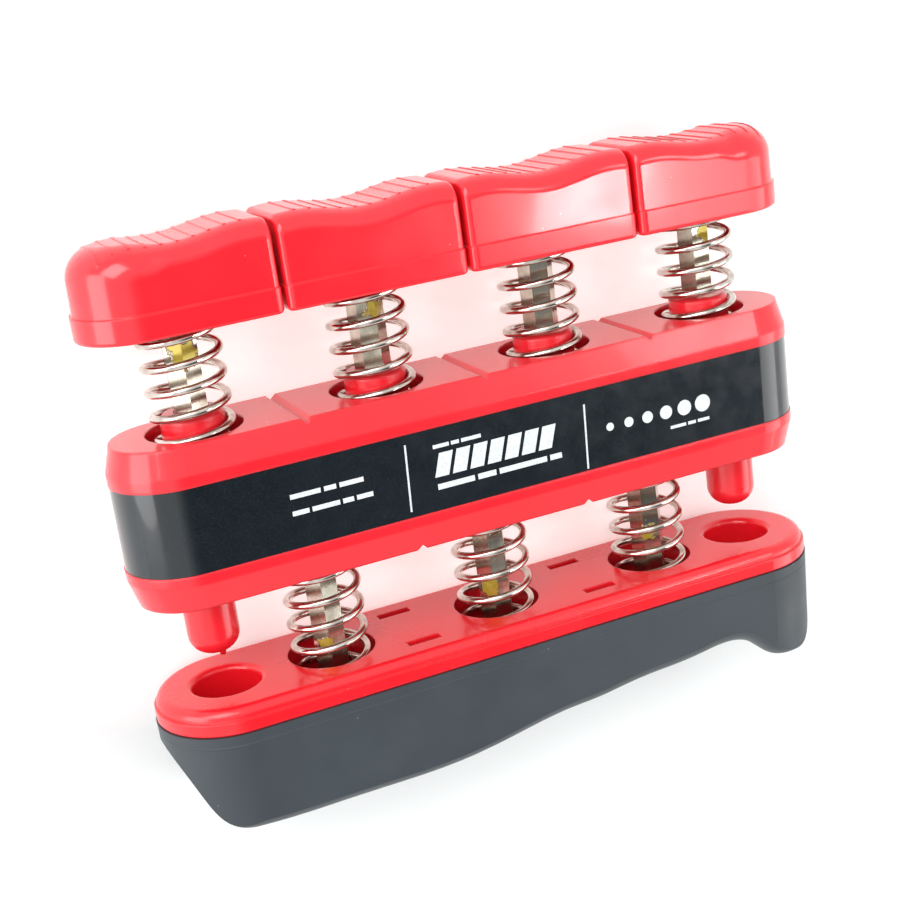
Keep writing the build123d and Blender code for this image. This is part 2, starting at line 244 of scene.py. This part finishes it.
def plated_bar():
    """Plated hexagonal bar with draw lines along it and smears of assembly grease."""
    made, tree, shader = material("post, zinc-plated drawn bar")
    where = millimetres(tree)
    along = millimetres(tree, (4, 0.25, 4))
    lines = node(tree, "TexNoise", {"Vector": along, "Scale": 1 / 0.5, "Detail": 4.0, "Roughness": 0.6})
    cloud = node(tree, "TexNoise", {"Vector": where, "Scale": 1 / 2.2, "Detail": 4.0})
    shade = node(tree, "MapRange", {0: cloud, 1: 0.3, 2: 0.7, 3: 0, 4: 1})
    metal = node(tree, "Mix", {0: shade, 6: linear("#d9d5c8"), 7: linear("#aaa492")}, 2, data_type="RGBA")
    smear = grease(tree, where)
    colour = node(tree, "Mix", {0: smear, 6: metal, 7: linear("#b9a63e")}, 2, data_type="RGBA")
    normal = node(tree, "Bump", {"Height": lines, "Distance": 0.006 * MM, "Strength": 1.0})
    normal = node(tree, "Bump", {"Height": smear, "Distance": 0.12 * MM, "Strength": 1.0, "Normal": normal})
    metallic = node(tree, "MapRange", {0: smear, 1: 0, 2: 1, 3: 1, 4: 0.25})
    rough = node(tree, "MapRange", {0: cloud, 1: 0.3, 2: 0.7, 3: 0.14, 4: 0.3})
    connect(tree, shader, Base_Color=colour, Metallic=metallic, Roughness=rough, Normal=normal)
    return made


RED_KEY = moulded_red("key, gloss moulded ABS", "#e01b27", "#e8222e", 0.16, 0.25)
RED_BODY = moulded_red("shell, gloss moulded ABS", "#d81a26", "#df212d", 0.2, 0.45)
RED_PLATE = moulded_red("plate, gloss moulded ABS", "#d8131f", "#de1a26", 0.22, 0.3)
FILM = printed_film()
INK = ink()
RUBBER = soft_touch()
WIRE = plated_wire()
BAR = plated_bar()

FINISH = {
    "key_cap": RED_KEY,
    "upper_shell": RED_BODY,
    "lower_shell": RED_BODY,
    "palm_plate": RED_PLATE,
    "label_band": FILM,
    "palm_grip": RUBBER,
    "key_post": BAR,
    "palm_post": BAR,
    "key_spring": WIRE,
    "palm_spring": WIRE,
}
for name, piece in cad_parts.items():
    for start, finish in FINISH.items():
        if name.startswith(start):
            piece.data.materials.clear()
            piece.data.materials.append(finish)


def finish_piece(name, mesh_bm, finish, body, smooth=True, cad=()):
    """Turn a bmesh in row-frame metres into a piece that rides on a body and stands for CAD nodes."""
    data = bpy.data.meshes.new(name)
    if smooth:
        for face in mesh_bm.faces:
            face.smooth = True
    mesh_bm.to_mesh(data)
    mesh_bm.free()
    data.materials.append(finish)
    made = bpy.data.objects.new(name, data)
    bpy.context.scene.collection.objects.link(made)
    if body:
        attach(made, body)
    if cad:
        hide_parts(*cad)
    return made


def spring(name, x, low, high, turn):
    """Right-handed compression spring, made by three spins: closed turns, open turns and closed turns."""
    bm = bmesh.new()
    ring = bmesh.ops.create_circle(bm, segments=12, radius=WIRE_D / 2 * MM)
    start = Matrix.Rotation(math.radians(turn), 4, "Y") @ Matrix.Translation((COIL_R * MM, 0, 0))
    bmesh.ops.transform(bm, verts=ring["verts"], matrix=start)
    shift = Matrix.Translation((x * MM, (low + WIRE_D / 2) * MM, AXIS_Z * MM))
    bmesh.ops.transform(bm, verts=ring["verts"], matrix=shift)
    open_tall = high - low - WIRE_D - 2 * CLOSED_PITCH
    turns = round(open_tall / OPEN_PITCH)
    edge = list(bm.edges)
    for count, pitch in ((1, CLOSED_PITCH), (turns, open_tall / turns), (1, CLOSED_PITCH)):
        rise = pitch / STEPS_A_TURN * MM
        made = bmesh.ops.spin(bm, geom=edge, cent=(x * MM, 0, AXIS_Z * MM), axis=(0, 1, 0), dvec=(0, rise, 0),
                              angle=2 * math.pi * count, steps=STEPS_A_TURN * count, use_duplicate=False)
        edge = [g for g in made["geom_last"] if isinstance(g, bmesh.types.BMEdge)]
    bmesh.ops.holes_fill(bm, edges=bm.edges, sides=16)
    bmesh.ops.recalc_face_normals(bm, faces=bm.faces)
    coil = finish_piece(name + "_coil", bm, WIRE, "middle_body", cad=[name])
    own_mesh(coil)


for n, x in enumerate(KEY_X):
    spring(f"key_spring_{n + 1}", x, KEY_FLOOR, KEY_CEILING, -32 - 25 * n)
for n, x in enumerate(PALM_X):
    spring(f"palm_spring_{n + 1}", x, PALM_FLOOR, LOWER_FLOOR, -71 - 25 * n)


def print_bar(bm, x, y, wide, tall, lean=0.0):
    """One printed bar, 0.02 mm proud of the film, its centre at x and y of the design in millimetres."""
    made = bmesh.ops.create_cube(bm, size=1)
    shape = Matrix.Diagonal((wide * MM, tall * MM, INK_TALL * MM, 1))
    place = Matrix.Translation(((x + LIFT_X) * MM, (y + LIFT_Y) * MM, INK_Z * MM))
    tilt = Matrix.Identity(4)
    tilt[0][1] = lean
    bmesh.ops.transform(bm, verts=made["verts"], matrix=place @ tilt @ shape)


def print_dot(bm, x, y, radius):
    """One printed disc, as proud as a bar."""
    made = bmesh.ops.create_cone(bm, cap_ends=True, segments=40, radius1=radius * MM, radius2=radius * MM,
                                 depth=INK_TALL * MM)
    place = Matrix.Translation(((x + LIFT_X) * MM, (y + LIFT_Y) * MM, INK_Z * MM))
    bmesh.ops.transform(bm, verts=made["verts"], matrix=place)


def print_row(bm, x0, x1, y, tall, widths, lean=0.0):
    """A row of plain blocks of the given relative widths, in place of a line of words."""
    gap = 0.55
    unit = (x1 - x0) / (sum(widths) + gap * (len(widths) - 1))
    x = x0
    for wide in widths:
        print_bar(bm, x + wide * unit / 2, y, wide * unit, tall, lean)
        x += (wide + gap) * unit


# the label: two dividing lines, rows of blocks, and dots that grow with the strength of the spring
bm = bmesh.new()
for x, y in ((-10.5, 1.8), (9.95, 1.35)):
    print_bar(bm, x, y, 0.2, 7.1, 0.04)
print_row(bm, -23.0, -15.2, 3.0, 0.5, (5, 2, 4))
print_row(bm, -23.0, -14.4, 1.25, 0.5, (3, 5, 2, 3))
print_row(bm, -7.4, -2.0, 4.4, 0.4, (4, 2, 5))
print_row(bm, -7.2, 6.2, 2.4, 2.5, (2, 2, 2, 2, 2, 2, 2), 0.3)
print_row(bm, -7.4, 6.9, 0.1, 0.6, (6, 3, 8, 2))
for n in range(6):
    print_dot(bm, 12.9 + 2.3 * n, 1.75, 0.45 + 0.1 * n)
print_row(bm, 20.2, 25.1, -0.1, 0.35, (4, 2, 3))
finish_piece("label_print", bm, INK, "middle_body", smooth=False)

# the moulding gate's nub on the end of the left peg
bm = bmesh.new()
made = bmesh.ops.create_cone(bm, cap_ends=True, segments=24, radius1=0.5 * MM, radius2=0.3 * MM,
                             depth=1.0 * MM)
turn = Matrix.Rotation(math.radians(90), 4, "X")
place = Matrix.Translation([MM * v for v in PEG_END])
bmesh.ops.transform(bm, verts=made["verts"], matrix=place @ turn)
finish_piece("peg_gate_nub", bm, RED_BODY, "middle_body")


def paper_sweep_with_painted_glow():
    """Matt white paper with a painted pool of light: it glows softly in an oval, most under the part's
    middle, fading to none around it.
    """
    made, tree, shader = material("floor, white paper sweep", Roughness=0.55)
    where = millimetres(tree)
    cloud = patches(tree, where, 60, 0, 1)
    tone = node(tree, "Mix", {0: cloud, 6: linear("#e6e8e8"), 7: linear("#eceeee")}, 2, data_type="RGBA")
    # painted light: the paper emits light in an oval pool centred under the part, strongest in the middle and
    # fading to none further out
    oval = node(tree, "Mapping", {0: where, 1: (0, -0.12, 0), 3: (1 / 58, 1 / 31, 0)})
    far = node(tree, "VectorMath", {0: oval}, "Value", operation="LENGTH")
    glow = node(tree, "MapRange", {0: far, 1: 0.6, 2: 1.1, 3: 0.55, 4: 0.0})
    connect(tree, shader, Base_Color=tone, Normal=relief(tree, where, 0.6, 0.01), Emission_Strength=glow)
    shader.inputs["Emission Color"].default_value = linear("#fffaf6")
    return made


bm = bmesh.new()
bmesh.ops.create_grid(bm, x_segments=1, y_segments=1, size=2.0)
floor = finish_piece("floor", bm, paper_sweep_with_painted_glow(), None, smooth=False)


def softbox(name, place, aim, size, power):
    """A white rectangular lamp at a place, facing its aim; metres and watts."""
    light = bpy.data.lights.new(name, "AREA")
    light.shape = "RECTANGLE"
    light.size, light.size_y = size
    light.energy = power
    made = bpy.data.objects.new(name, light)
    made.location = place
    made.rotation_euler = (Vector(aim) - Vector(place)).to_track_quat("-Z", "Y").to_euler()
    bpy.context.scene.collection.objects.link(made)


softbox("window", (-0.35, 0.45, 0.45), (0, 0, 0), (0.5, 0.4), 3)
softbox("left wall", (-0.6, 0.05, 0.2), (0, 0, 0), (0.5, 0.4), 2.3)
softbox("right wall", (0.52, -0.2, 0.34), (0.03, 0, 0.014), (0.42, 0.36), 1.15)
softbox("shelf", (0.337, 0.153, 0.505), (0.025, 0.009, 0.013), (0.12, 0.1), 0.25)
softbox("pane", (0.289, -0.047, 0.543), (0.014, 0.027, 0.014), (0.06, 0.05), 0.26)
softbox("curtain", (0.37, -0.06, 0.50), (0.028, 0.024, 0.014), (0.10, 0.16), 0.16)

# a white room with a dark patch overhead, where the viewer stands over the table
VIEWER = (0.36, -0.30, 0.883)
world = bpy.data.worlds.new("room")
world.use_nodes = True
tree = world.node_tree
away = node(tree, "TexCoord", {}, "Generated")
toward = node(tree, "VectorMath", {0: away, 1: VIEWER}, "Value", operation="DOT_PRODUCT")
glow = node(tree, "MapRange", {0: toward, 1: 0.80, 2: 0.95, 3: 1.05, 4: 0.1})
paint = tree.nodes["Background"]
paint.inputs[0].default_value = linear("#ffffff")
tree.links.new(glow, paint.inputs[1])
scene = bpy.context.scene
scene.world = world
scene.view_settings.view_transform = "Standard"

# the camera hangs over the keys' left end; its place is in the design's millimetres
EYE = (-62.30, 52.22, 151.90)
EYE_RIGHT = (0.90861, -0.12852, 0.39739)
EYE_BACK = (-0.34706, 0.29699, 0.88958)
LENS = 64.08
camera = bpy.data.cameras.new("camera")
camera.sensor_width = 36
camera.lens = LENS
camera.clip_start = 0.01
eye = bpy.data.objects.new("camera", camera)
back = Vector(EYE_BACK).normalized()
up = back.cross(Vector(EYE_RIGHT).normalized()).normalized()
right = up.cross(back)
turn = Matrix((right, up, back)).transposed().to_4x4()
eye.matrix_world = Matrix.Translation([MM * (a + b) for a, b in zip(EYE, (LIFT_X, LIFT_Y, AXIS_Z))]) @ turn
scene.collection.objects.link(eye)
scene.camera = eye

══════════

To be done -> Retype verbatim the lines that run from the line containing "own_mesh(coil)" to the line containing "-71 - 25 * n)", both inclusive, and no others.

Answer for the task ->
    own_mesh(coil)


for n, x in enumerate(KEY_X):
    spring(f"key_spring_{n + 1}", x, KEY_FLOOR, KEY_CEILING, -32 - 25 * n)
for n, x in enumerate(PALM_X):
    spring(f"palm_spring_{n + 1}", x, PALM_FLOOR, LOWER_FLOOR, -71 - 25 * n)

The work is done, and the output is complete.